**Data section**
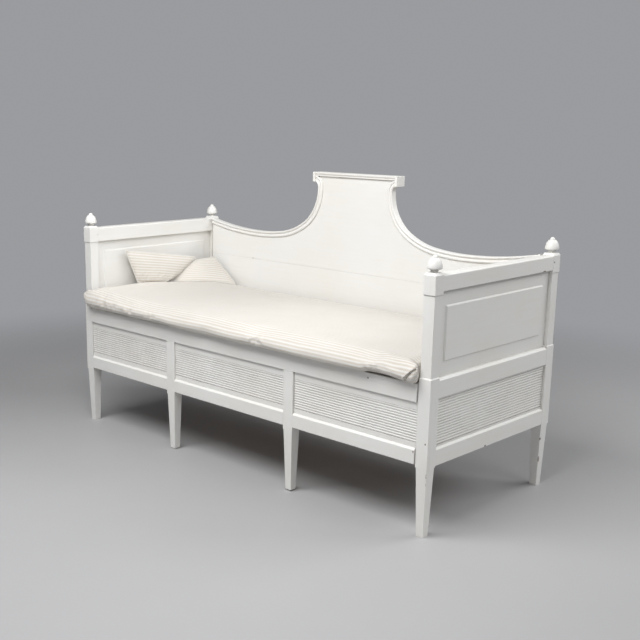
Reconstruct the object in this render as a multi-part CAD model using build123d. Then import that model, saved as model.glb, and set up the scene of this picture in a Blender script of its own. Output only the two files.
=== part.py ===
from build123d import *
import math
import os

# A painted Swedish bench bed. Its front pulls out on two middle legs, with slats that lie between the
# fixed ones, and makes the bench a wider bed. All sizes are in millimetres.
# X runs along the bench, -Y is the front and Z is up. The origin is on the floor, in the middle of the whole.

# ---- the whole bench
post_span_x = 1794  # between the axes of the corner posts, along the bench
post_span_y = 707  # between the axes of the corner posts, front to back
seat_height = 498.5  # underside of the slats

# ---- corner posts
foot_side = 27
leg_top_side = 41
leg_height = 234
leg_step = 6  # slope from the leg out to the thick part
thick_side = 46
thick_rise = 6  # of the thick part above the seat rail
thick_slope = 4  # slope from the thick part in to the thin part
thin_side = 40
block_side = 46
block_bottom = 800
block_height = 70
block_crown_height = 8  # slope in to the flat top
block_crown_inset = 5
block_rounding = 2

# ---- finials
finial_diameter = 49.5
finial_neck_diameter = 24
finial_neck_height = 10
finial_dome_height = 35.5
finial_edge = 5  # rounding at the foot of the dome
finial_roundness = 0.68  # 1 for a square shoulder, 0 for a pointed one
finial_button_diameter = 18
finial_button_height = 9.5
spigot_diameter = 14
spigot_length = 25

# ---- joinery
joint_clearance = 0.2  # all round a tenon, tongue or spigot
tenon_thickness = 12
tenon_length = 16
tenon_shoulder = 8  # above and below a tenon
tongue_thickness = 8
tongue_depth = 6
peg_diameter = 6
peg_setback = 6  # from the shoulder of the tenon to the peg's axis

# ---- ends, between the front and back posts
top_rail_height = 59
top_rail_drop = 8  # top of the rail below the top of the block
top_rail_thickness = 44
top_rail_rounding = 5  # of its upper edges
top_rail_rebate_height = 8  # under its outer edge, over the panel
top_rail_rebate_depth = 12
seat_rail_rise = 32.5  # above the seat height
seat_rail_height = 64
bottom_rail_rise = 8  # lower edge above the top of the legs
bottom_rail_height = 60
low_rail_thickness = 34
low_rail_setback = 0.5  # outer face behind the face of the thick post
rail_bevel_width = 7
rail_bevel_height = 7
field_panel_thickness = 12
field_raise = 5
field_bevel = 5
field_margin_front = 40
field_margin_low = 47
field_margin_high = 42

# ---- reeded panels
reeded_thickness = 13
reeded_recess = 8  # crest of the reeds behind the face of the rails
reed_width = 9.2  # a whole number of reeds near this width fills each panel
reed_depth = 3
end_reed_margin_low = 6
end_reed_margin_high = 8

# ---- back
board_thickness = 20
board_seam_height = 697
board_gap = 6  # between the ends of the boards and the blocks of the posts
board_tongue_rise = 15  # into the block of the post
back_seat_rail_rise = 1.5  # above the seat height
back_rail_height = 60
back_rail_thickness = 25
lower_panel_thickness = 10
neck_half_width = 197
neck_drop = 48  # from the cap down to the neck
flare_radius = 28
flare_turn = 60
moulding_flare_turn = 84  # the moulding turns on until it meets the cap
sweep_radii = (185, 330, 900)  # from the neck down into the dip
sweep_turns = (58, 81, 90)  # turn from the vertical at the end of each radius
rise_radius = 1500  # from the dip up to the post
moulding_width = 25
moulding_edge = 6
moulding_bead = 8.5
moulding_hollow = 3.5
moulding_quirk = 6
cap_half_length = 224
cap_bottom = 1090
cap_height = 17
cap_front_reach = 11  # in front of the boards
cap_back_reach = 19  # behind the boards
cap_undercut = 4
cap_return_height = 24

# ---- front that pulls out
front_proud = 5.8  # face of the front before the face of the thick posts
front_thickness = 25
front_top_rail_height = 44  # below the seat height
front_top_rail_rise = 16  # above the seat height, before the ends of the slats
front_bottom_rail_rise = 14  # lower edge above the top of the corner legs
front_bottom_rail_height = 54
top_rail_gap = 2.5  # between the top rail's ends and the posts
low_front_gap = 2  # between the ends of the lower pieces and the posts
mid_leg_left = -338
mid_leg_right = 314
mid_leg_side = 46
mid_leg_depth = 44
mid_leg_taper_top = 230
mid_leg_floor_gap = 4
front_reed_margin_low = 17
front_reed_margin_high = 27
front_tenon_thickness = 10
front_tenon_length = 12
leg_tenon_height = 22
pull_out_travel = 480

# ---- slats and what carries them
slat_thickness = 18
slat_width = 60
slat_count = 17
slide_gap = 0.3
front_batten_depth = 22  # behind the front, under the ends of the slats
front_batten_height = 30
ledger_depth = 25
ledger_height = 32
bearer_thickness = 25
bearer_height = 45
bearer_gap = 3
rear_beam_depth = 40
rear_beam_clearance = 22
runner_depth = 25
runner_height = 30
runner_front_gap = 2
cleat_thickness = 20
cleat_gap = 4
stop_depth = 28
stop_length = 30
screw_diameter = 4
screw_head_diameter = 8
screw_head_height = 2.5
screw_length = 38

# ---- mattress and pillows
mattress_thickness = 63
mattress_reach = 70  # before the axes of the front posts
mattress_side_gap = 6
mattress_back_gap = 3  # behind it, to the moulding of the back
spill_left = 31  # past the inner face of the left post, in front of it
spill_right = 11
spill_gap = 3
end_pillow_length = 380
end_pillow_height = 170
end_pillow_thickness = 52
end_pillow_back = 140  # from its back edge to the face of the back boards
end_pillow_upright = 50  # height up to which its face stands upright
end_pillow_top_thickness = 31
corner_pillow_length = 300  # from the back boards to its front tip
corner_pillow_reach = 200  # out from the end along the back
corner_pillow_height = 105
corner_pillow_edge = 10  # height of its lower edge
corner_pillow_end = 35  # width of its far end
corner_pillow_top = 12  # width of its top edge
soft_gap = 0.3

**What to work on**
Scan the data for the word "this" and copy every line where it shows up.

**Task solution**
Reconstruct the object in this render as a multi-part CAD model using build123d. Then import that model, saved as model.glb, and set up the scene of this picture in a Blender script of its own. Output only the two files.
reed_width = 9.2  # a whole number of reeds near this width fills each panel